DETTO K/ “D.TT.K” designer

DETTO K/ “D.TT.K” designer

TOKYO FASHION AWARD 2015 Winner Designer

Kazuma Detto (D.TT.K) has been expressing his original styles into clothing, photography, videos, and spatial presentations. In 2013 he has launched the clothing line D.TT.K with his well known neo-sporty aesthetics.

Following its launch in 2013, D.TT.K showcased a runway show in 2014 at New York’s fashion week, and in 2015, the brand then presented their collection for two seasons at a showroom in Paris as a winner of the TOKYO FASHION AWARD (“TFA”). We sat down for an interview with DETTO K, the designer behind the up-and-comer brand attracting wide attention and steadily increasing its following since it made a debut with a unique concept that blends together sports, street culture, mode, and other styles.

01_showroom.com 02_showroom.com 03_showroom.com

above (2 photos): showroom.tokyo A/W 2015
below : showroom.tokyo S/S 2016

You held an exhibition in New York and Paris shortly after launching your brand in 2013. Have you always been international-minded?

Yes. To put it more precisely, I think I didn’t have the mindset of working as a Japan-based brand from the beginning, rather than describing myself as international-minded. We’re living in a time where we can easily communicate with many different people around the world, so I think this is a natural result.

 

How did you start your brand?

I played soccer up to high school, with my sights set on becoming a professional player. But many of my relatives worked in art-related fields, so I’ve always been drawing pictures or crafting artwork. It naturally became my pastime, and my lifestyle. After I quit soccer, I started studying product design at college. At the same time I took an interest in many different modes of culture and absorbed them. I never cared distinguishing genres like art, music, or fashion since back then; what I had in mind was how to establish my own lifestyle. I dropped out of college, travelled Europe for around three months, and then came to Tokyo. This was when I started painting clothes and crafting accessories as my own creations, and it eventually led to the launch of my brand.

 

So you didn’t experience specialized training on clothing?

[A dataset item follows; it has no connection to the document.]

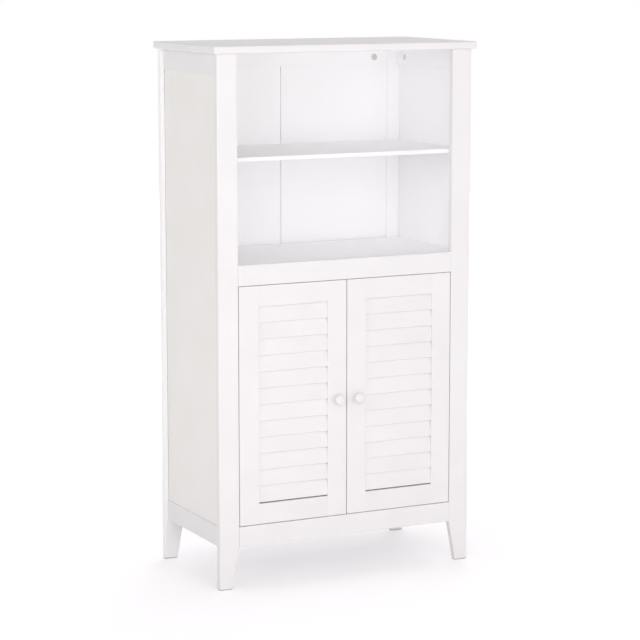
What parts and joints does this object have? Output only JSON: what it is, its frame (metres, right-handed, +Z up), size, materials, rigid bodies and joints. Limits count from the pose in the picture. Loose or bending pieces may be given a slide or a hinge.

No, so I can’t make clothes from scratch. I’ve been studying how to craft clothes from square one ever since I launched my brand, but I still don’t feel like I’m crafting clothes. Rather, the mindset that I have is product-making in a broader sense; clothes are, for me, tools that enable to portray and broaden my style. With D.TT.K, I focus on how to develop complex forms of masculinity through not only clothes but by photography, videos, and spatial presentations as well. Along with lifestyles, I also want to depict the trend of the current times in which SNSs and other networks are expanding.

What is the process that you go through when you craft clothes for each season?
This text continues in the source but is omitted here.